This study contributes to the development of quantifying and understanding building air tightness as it relates to Toronto semi-detached and row homes, particularly party walls. While infiltration characteristics of single family detached homes have been widely developed and understood, the isolation of semi-detached and row home single family dwelling units is relatively unexplored. When quantifying air leakage in a building attached to an adjacent dwelling unit, air is drawn
through the exterior envelope as well as the party wall (i.e. shared common wall). The purpose of the proposed testing method, guarded blower door testing, is to isolate air leakage through the party wall from the envelope. Currently the party wall is considered a fire-rated assembly but is not part of the air barrier system. Issues associated with party wall air leakage include spread of fire, indoor air quality, transfer of tobacco smoke between dwellings, and heat loss through the
party to attic detail.

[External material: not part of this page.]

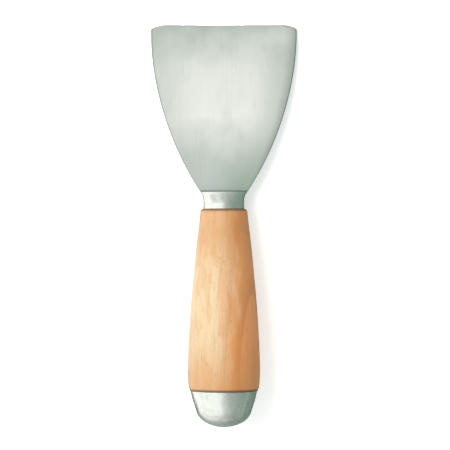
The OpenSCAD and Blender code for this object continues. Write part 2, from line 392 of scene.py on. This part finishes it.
def varnished_beech():
    """Turned beech under thin varnish, with painted light and shade across it: a pale sapwood colour on
    the lit left and a darker heartwood colour on the shaded right. Also soft patches where the varnish
    soaked in, faint growth rings, fine fibre and flecks, painted shade towards both ends and grime against
    the steel."""
    g = Graph("handle_wood", Metallic=0.0, Specular_IOR_Level=0.45, Coat_Weight=0.3,
              Coat_Roughness=0.25)
    warp = g.noise(g.stretched(26, 5, 26), detail=3)
    off_x = g.math("ADD", g.x, PITH_OFF_X)
    off_z = g.math("ADD", g.z, PITH_OFF_Z)
    squares = g.math("ADD", g.math("MULTIPLY", off_x, off_x), g.math("MULTIPLY", off_z, off_z))
    distance = g.math("ADD", g.math("SQRT", squares, 0.0), g.math("MULTIPLY", warp, 9 * MM))
    season = g.math("FRACT", g.math("MULTIPLY", distance, 1 / YEAR_RING), 0.0)
    rings = g.remap(season, 0.3, 0.98, 0, 0.35)
    late = g.remap(season, 0.35, 0.98, 0, 0.8)
    # Painted light and shade across the handle: a pale sapwood colour stands for the lit left side and its
    # sheen, and a darker heartwood colour for the shaded right side, with an uneven step between them.
    wander = g.noise(g.stretched(105, 38, 105), detail=2.5, roughness=0.5)
    sideways = g.math("ADD", g.x, g.remap(wander, 0.3, 0.7, -3.8 * MM, 3.8 * MM, "LINEAR"))
    lit_sapwood = g.mix(rings, srgb(203, 181, 146), srgb(198, 170, 129))
    shaded_heartwood = g.mix(late, srgb(207, 134, 71), srgb(188, 113, 54))
    tone = g.mix(g.remap(sideways, -4 * MM, 1.5 * MM, 0, 0.42), lit_sapwood, shaded_heartwood)
    tone = g.mix(g.remap(sideways, 3 * MM, 7.5 * MM, 0, 0.85), tone, shaded_heartwood)
    soaked = g.noise(g.stretched(150, 62, 150), detail=2.5, roughness=0.5)
    tone = g.mix(g.remap(soaked, 0.50, 0.57, 0, 0.26), tone, srgb(188, 140, 79))
    # Painted shade: the wood is darker towards the front and towards the butt.
    front = g.remap(g.y, JOINT_Y - 40 * MM, JOINT_Y - 10 * MM, 0, 0.6)
    butt_end_shade = g.remap(g.y, RIM_Y + 1 * MM, RIM_Y + 36 * MM, 0.58, 0)
    tone = g.mix(g.math("MAXIMUM", front, butt_end_shade), tone, srgb(184, 127, 72))
    fibre = g.noise(g.stretched(1500, 42, 1500), detail=4, roughness=0.6)
    tone = g.mix(g.remap(fibre, 0.45, 0.75, 0, 0.36), tone, srgb(178, 118, 70))
    flecks = g.noise(g.stretched(2400, 330, 2400), detail=2)
    fleck = g.remap(flecks, 0.63, 0.71, 0, 0.45)
    tone = g.mix(fleck, tone, srgb(140, 88, 50))
    front_grime = g.remap(g.y, JOINT_Y - 1.8 * MM, JOINT_Y - 0.3 * MM, 0, 0.85)
    rear_grime = g.remap(g.y, RIM_Y + 0.5 * MM, RIM_Y + 1.7 * MM, 0.9, 0)
    tone = g.mix(g.math("MAXIMUM", front_grime, rear_grime), tone, srgb(104, 62, 36))
    roughness = g.remap(fibre, 0.3, 0.7, 0.42, 0.56, "LINEAR")
    normal = g.bump(fleck, 0.03 * MM, 0.5, g.bump(fibre, 0.04 * MM, 0.3))
    return g.finish(tone, roughness, normal)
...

Data collected on buildings constructed between 1890 and 1920 (Century buildings) has been compared to the data collected on buildings constructed between 2012 to 2017 (new buildings). Air leakage has been collected on twenty-six of Century semi-detached homes with solid masonry construction and twenty-one new semi-detached/row homes of lightweight wood frame construction. Each unit was tested independently and simultaneously, or “guarded”, with the adjacent unit, to pressure neutralize allowing for quantification of envelope and party wall air leakage. Party wall leakage was found to be similar to leakage through the exterior walls. The leakage accounted for 22% of the total infiltration in Century old buildings and 38% in Modern dwellings.